Today we’ll look at some prose from Steven Erikson’s Gardens of the Moon.
It is both some of the best fantasy prose writing I’ve seen and one of the most original and captivating fantasy novels I’ve read. I’m kind of in awe of it still. I’ve come across so many passages I wanted to use for this series, but I didn’t mark them.
So here’s one I found at random.
Steven Erikson Prose Style
It is the start of a scene, so I don’t have much setting up to do.
In a secluded glade in the forest, Quick Ben poured white sand in a circle and sat down in its center. He took five sharpened sticks and set them in a row before him, pushing them to various depths in the loam. The center stick, the highest, rose about three feet; the ones on either side stood at two feet and the outer ones at a foot.
The wizard uncoiled a yard’s length of thin gut string. He took one end and fashioned a scaled-down noose, which he tightened over the center stick near the top. He ran the line to the left, looping it once over the next shaft, then crossed over to the right side and looped it again.
The scene continues like this for quite some time. The number one takeaway from this is very easy to state. The whole scene is one person sitting alone. Yet all of the prose is active. For pages, I can’t find a single “was.” This is hard enough to do in a natural way when people are fighting or some other high action moment.
Let’s do a reverse analysis on this. Let’s guess how some earlier draft version might have gone to see why this final version is better. It’s somewhat telling that this is a hard task on this passage.
Reverse Analysis
First, it begins with the clause “in a secluded glade in the forest.” I could imagine myself trying to be as descriptive as possible and waxing poetic with this. “Dark green leaves draped over Quick Ben. He had made his way deep into the forest, where no one could find him…” Even that would probably get fleshed out with more sensory detail in revisions.
I can easily identify two reasons why Erikson’s version is better. First, it’s just not that important. The actual content of the scene is what Quick Ben does. By spending so many words on it, it draws unnecessary attention to irrelevant information.
Second, it’s important to think if a “more detailed” version actually contains more detail. Erikson uses highly evocative and succinct words in that clause. The term “secluded glade” already encompasses the entire phrase “deep into the forest, where no one could find him.” So my version is the same, but more clunky and difficult to read.
The next sentence I had an easier time thinking about how a first draft might read. “Five sticks were in front of him, and they were in arranged with the middle the highest and outer the lowest.” This is a train wreck of a sentence, but very common in early drafts.
First, it passively sets the scene, so Erikson wants Quick Ben to do the acting. It gets better immediately: “He set five sticks in front of him and arranged them with the middle the highest and outer the lowest.” But here we have the opposite problem from the first clause. Our version is attempting to do too much in a single sentence. It’s hard to understand what is going on.

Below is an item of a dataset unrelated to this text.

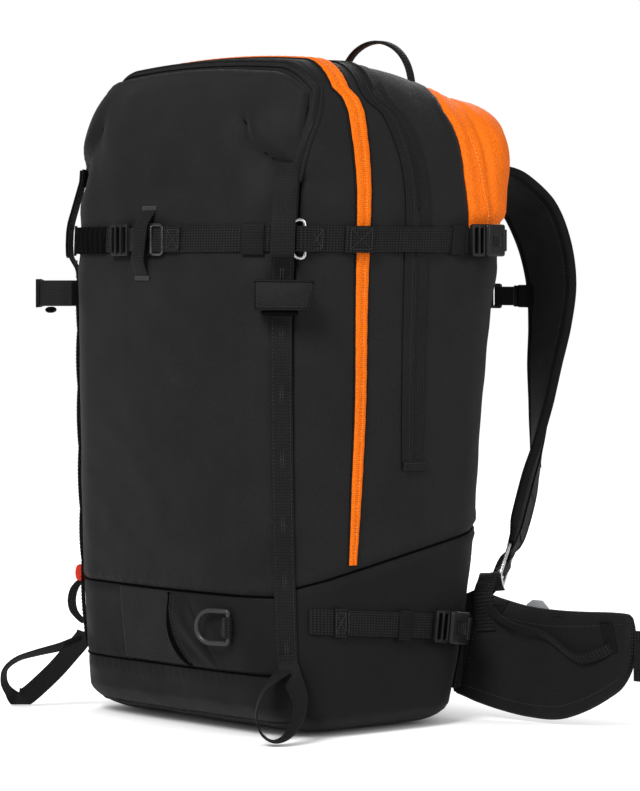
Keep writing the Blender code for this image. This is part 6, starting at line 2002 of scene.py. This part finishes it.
def makeWings():
    # the padded wings of the hip belt, with all that is sewn to them
    for side, word in sides:
        title, body = word.title(), "wing_" + word
        bends = []
        countS, half = 72, 22
        rings = []
        for s in np.linspace(0, 1, countS):
            ts = (1 - np.cos(np.linspace(0, math.pi, half))) / 2
            outer = wingAt(s, ts, wingSwell(s, ts, 1))
            inner = wingAt(s, ts[::-1], -wingSwell(s, ts[::-1], -1))
            rings.append(flipped(np.concatenate([outer, inner]), side))
        wing = ringed(rings)
        done(wing, "hipWing" + title, "strapCover", None, ("hip_wing_" + word,), 60)
        bends.append(wing)
        # the edge tape runs along the top, round the end and back along the foot
        path = [(s, 1.0) for s in np.linspace(0.02, 0.985, 60)] + [(1.0, t) for t in np.linspace(0.93, 0.06, 22)]
        path = np.array(path + [(s, 0.0) for s in np.linspace(0.985, 0.02, 60)])
        centre = wingAt(path[:, 0], path[:, 1])
        inward = unit(wingAt(np.clip(path[:, 0] * 0.97, 0, 1), 0.5 + (path[:, 1] - 0.5) * 0.9) - centre)
        ways = waysOf(centre)
        faces = unit(np.cross(ways, inward))
        inward = unit(np.cross(faces, ways))
        deep = belted["binding"]
        rings = sectionRings(*mirrored(side, centre, inward, faces), lambda i: [
            (deep, 0.004), (deep * 0.55, 0.0046), (0.0008, 0.004), (-0.001, 0.0018), (-0.0012, 0.0),
            (-0.001, -0.0018), (0.0008, -0.004), (deep * 0.55, -0.0046), (deep, -0.004), (deep * 0.7, 0.0)])
        bends.append(webbed(ringed(rings), "wingBinding" + title, "webbing", body=None))
        # a row of stitches along the edge, the slanted seam and the sewn loop for gear
        marks = []
        for low, high, t in ((0.1, 0.955, 0.865), (0.1, 0.93, 0.115)):
            s = np.linspace(low, high, 90)
            tt = np.full(90, t)
            line = onWing(s, tt, 0.0001)
            out = wingOut(s, tt)
            marks.append(stitchLine(*mirrored(side, line, out), 0.0034, 0.0023, 0.0004))
        tt = np.linspace(0.14, 0.86, 40)
        s = 0.325 - 0.24 * (1 - tt)
        line = onWing(s, tt, 0.0001)
        marks.append(stitchLine(flipped(line, side), flipped(wingOut(s, tt), side), 0.0034, 0.0023, 0.00034))
        bends.append(webbed(joined(marks), "wingStitch" + title, "thread", body=None))
        # a near-black cord along the wing's root: painted shade for the dark line where the wing meets the bag
        s, tt = np.linspace(0.125, 0.012, 24), np.linspace(0.77, 0.28, 24)
        line = onWing(s, tt, 0.0003)
        bends.append(webbed(tubeAlong(flipped(line, side), 0.0007, 6), "wingRootShade" + title, "shadeCord", body=None))
        for piece in bends:
            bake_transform(piece)
        makeGearLoop(side, title, body)
        makeHipWebbing(side, word, body)


def wingShare(x, z):
    # the shares of the wing at x and height z
    s = np.linspace(0, 1, 400)
    at = float(np.interp(x, wingAt(s, 0.5)[:, 0], s))
    low, high = wingAt(at, 0.0)[2], wingAt(at, 1.0)[2]
    return at, (z - low) / (high - low)


gearLoop = {"wide": 0.0095, "thick": 0.0013, "lean": 0.85, "bars": ((0.15, 0.166, 0.104), (0.2715, 0.282, 0.0955)),
            "anchors": (((0.1475, 0.1075), (0.17, 0.1075), (0.164, 0.096), (0.148, 0.096)),
                        ((0.27, 0.095), (0.283, 0.0975), (0.2905, 0.07), (0.279, 0.068))),
            "marks": ((0.15, 0.102, 0.0012, 0.1), (0.16, 0.0965, 0.005, 0.3), (0.172, 0.0905, 0.009, 0.8),
                      (0.186, 0.0865, 0.01, 1.0), (0.2, 0.0835, 0.008, 0.9),
             (0.214, 0.0805, 0.0062, 0.8), (0.228, 0.0735, 0.0062, 0.8), (0.241, 0.066, 0.0064, 0.8),
             (0.252, 0.0625, 0.0066, 0.8), (0.264, 0.0645, 0.0058, 0.7),
             (0.275, 0.069, 0.004, 0.4), (0.2835, 0.0735, 0.0014, 0.1))}   # x, z, way off the wing and lean


def makeGearLoop(side, title, body):
    # a strip of webbing sewn at both ends that sags away from the wing between them
    marks = gearLoop["marks"]
    centre, outs = [], []
    for x, z, lift, _ in marks:
        s, t = wingShare(x, z)
        here, out = onWing(s, t, lift), wingOut(s, t)
        centre.append(here)
        outs.append(out)
    route = smoothRoute(centre, 6)
    places = np.linspace(0, len(marks) - 1, len(route))
    outs = unit(np.stack([np.interp(places, range(len(marks)), np.array(outs)[:, c]) for c in range(3)], -1))
    tilt = np.interp(places, range(len(marks)), [mark[3] for mark in marks]) * gearLoop["lean"]
    ways = waysOf(route)
    ups = unit(np.cross(outs, ways))
    ups = ups * np.sign(ups[:, 2:3])
    wides = unit(ups * np.cos(tilt)[:, None] + outs * np.sin(tilt)[:, None])
    faces = unit(np.cross(ways, wides))
    strip = bandThrough(*mirrored(side, route, wides, faces), 0.0095, 0.0013)
    webbed(strip, "gearLoop" + title, "webbing", body=body)
    pieces = []
    for corners in gearLoop["anchors"]:
        spots = []
        for a in np.linspace(0, 1, 7):
            row = []
            for b in np.linspace(0, 1, 7):
                (x0, z0), (x1, z1), (x2, z2), (x3, z3) = corners
                x = (x0 * (1 - a) + x1 * a) * (1 - b) + (x3 * (1 - a) + x2 * a) * b
                z = (z0 * (1 - a) + z1 * a) * (1 - b) + (z3 * (1 - a) + z2 * a) * b
                s, t = wingShare(x, z)
                row.append(onWing(s, t, 0.0002))
            spots.append(row)
        spots = flipped(np.array(spots), side)
        out = flipped(wingOut(0.5, 0.5), side)
        pieces.append(sheet(spots, np.tile(out, (7, 7, 1)), 0.0011, 0.0003))
    webbed(joined(pieces), "gearLoopAnchors" + title, "binding", body=body)
    bars = []
    for x0, x1, z in gearLoop["bars"]:
        line, out = [], []
        for k, x in enumerate(np.linspace(x0, x1, 14)):
            s, t = wingShare(x, z + (0.0008 if k % 2 else -0.0008))
            line.append(onWing(s, t, 0.0013))
            out.append(wingOut(s, t))
        bars.append(stitchLine(*mirrored(side, line, out), 0.0015, 0.002, 0.0005))
    webbed(joined(bars), "gearLoopTacks" + title, "elastic", body=body)


def makeHipWebbing(side, word, body):
    # the wide webbing from the wing's end to its half of the buckle
    route = smoothRoute([(x, y, hipWeb["z"]) for x, y in hipWeb["route"]], 8)
    ups = upright(route)
    ways = waysOf(route)
    faces = np.stack([-ways[:, 1], ways[:, 0], ways[:, 2] * 0], -1)
    wave = 0.001 * np.sin(np.linspace(0, 7, len(route))) * np.sin(np.linspace(0, math.pi, len(route)))
    route = route + faces * wave[:, None]
    web = bandThrough(flipped(route, side), ups, flipped(faces, side), hipWeb["wide"], hipWeb["thick"])
    webbed(web, "hipWebbing" + word.title(), "webbing", ("hip_webbing_" + word,), body)
    # the narrow pull strap that lies on it
    turn = [route[i] - faces[i] * 0.0019 for i in range(2, len(route) - 4)]
    webbed(bandThrough(flipped(turn, side), ups[2:-4], flipped(faces[2:-4], side), 0.024, 0.0014),
           "hipPullStrap" + word.title(), "tape", body=body)
    look = hipBuckle
    end, along, out = route[-1], unit(route[-1] - route[-3]), faces[-1]
    if side > 0:
        at = axesAt(end + along * (look["length"] + 0.0008) - out * look["height"] / 2, -along, out)
        makeSocket(at, look, "hipSocket", body, "hip_socket")
    else:
        at = axesAt(flipped(end + along * 0.0278 - out * (look["height"] / 2 - hipWeb["thick"] / 2), -1),
                    flipped(along, -1), flipped(out, -1))
        makeTongue(at, look, "hipTongue", body, "hip_tongue", 0.0034)


lumbar = {"foot": 0.028, "high": 0.078, "stand": 0.0078, "depth": 0.0215, "wide": 0.845, "face": 0.8,
          "channelAt": 0.3, "channelHalf": 0.05, "channelDeep": 0.0035}


def makeLumbarPad():
    # the pad that rests on the small of the back, with two moulded channels
    rings, outline = [], padOutline()
    for k in np.linspace(0, 1, 46):
        t = (1 - math.cos(math.pi * k)) / 2
        z = lumbar["foot"] + lumbar["high"] * t
        edge = max(1 - abs(2 * t - 1) ** 5, 0) ** 0.35
        ring = []
        for x, depth in outline:
            base = bagAt(x, 1, levelOf(z))
            groove = lumbar["channelDeep"] * hump(abs(x) - lumbar["channelAt"],
                                                  lumbar["channelHalf"]) * (depth > 0.5)
            out = lumbar["stand"] + lumbar["depth"] * depth * (0.55 + 0.45 * edge) - groove
            ring.append((base[0], base[1] + out, z))
        rings.append(ring)
    pad = ringed(rings)
    done(pad, "lumbarPad", "strapCover", "bag", ("lumbar_pad",), 50)


def padOutline():
    # shares of the half width and of the depth, round the pad's outline from its left side
    wide, face = lumbar["wide"], lumbar["face"]
    found = [(u, 0.0) for u in np.linspace(wide, -wide, 9)]
    found += [(-wide + (wide - face) * k * 0.6, math.sin(k * math.pi / 2) * 0.75)
              for k in np.linspace(0.25, 0.8, 3)]
    for u in np.linspace(-face, face, 33):
        found.append((u, min(1.0, 0.8 + 0.2 * math.sqrt(max(1 - (u / face) ** 6, 0)))))
    found += [(wide - (wide - face) * k * 0.6, math.sin(k * math.pi / 2) * 0.75) for k in np.linspace(0.8, 0.25, 3)]
    return found


stiffener = {"place": (0.189, 0.1345, 0.0985), "along": (1, 0.16, 0), "out": (0.16, -1, 0), "thick": 0.0022,
             "edge": 0.0007,
             "outline": ((-0.015, -0.01), (-0.012, 0.0065), (-0.006, 0.0105), (0.005, 0.0105), (0.012, 0.004),
                         (0.016, -0.01))}


def makeStiffener():
    # the moulded end of the belt's stiffener behind the wing
    at = axesAt(stiffener["place"], stiffener["along"], stiffener["out"])
    tab = plate([stiffener["outline"]], stiffener["thick"], at, stiffener["edge"])
    done(tab, "beltStiffener", "greyPlastic", "wing_right", angle=35)


airbag = {"half": 0.108, "level": 0.45, "lowest": 0.4485, "high": 0.0115, "swell": 0.017,
          "fold": 0.0016, "folds": 520, "ripple": 0.0008, "ripples": 30, "clear": 0.012}


def makeAirbag():
    # the folded airbag under the orange hood
    rings = []
    for x in np.linspace(-airbag["half"], airbag["half"], 60):
        share = x / airbag["half"]
        end = max(1 - abs(share) ** 6, 0.0) ** 0.4 * 0.75 + 0.25
        rear = bagAt(x / form["halfWidth"], 1, levelOf(0.47))[1] - airbag["clear"]
        high = airbag["high"] + airbag["swell"] * end * (1 - 0.5 * share * share)
        ring = []
        for turn in np.linspace(0, 2 * math.pi, 72, endpoint=False):
            c, s = math.cos(turn), math.sin(turn)
            y = (rear - 0.016) / 2 + (rear + 0.012) / 2 * math.copysign(abs(c) ** 0.6, c) * end
            z = airbag["level"] + (high * abs(s) ** 0.7 if s > 0 else 0.001 * s)
            if s > 0.2:   # only the upper side shows its folds
                z += airbag["fold"] * math.sin(y * airbag["folds"])
                z += airbag["ripple"] * math.sin(share * airbag["ripples"])
            ring.append((x, y, max(z, airbag["lowest"])))
        rings.append(ring)
    folded = ringed(rings)
    done(folded, "foldedAirbag", "bladder", "bag", ("airbag_bladder",), 60)


def finishInnerParts():
    # the parts inside keep their shape and take a finish
    for name, finish in (("gas_cartridge", "metal"), ("activation_unit", "plastic"), ("trigger_pin", "metal"),
                         ("trigger_cable", "plastic"), ("aluminium_stay", "metal")):
        node = bpy.data.objects[name]
        node.data.materials.clear()
        node.data.materials.append(finishes[finish])


makeShoulderStraps()
makeSternumStrap()
makeTrigger()
print("shoulder straps on")
makeWings()
makeLumbarPad()
makeStiffener()
makeAirbag()
finishInnerParts()
print("hip belt and inner parts done")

The way to fix this is to describe the action, and then prepare the mental image of the description of the end result. This gets us to Erikson’s version:
He took five sharpened sticks and set them in a row before him, pushing them to various depths in the loam.
“Sharpened” is a descriptor that prepares us to see them pushed into the ground. We’re then told that they are pushed in at “various depths,” this also prepares us to visualize the different depths in the next sentence.

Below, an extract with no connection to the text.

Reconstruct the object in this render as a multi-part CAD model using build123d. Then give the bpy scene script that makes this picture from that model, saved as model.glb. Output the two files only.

So we don’t merely use two sentences to break apart the sentence that had too much in it, but we do it in a way that keeps priming the reader for proper understanding.
Great Prose
We could keep doing this and find similar things. It would be so easy to write the whole thing passively. “The wizard had string and it was put on a stick…” Erikson manages to take a person sitting by himself and get all these interesting active verbs into the paragraph: uncoiled, fashioned, tightened, ran, looped, crossed over.
This is one of the hallmarks of great prose. Passages like this push the reader along. We get highly detailed descriptions in our head, and we see them unfolding because of the active verbs.
I don’t want to spend time bashing another writer, but take someone like Terry Brooks, who I’ve also been reading recently. His prose does almost the exact opposite. Here’s a passage from The Elves of Cintra:
He had met Erisha and old Culph as planned at the entrance to the Ashenell burial grounds at just past midday, excited and anxious to begin their search. But Ashenell was vast and sprawling, a forest of headstones and monuments, mausoleums and simple markers that defied any easy method of sorting out. The terrain itself was daunting, hilly and wooded, the burial sections chopped apart by deep ravines and rocky precipices that made it difficult to determine where anything was.
In light of our discussion, everything is passive. Most sentences try to have too much, which in turn makes it hard for the reader to visualize any of it. It’s also not necessary to get this information upfront. Why not take the search (an active thing) and let the descriptions flow from that as they appear?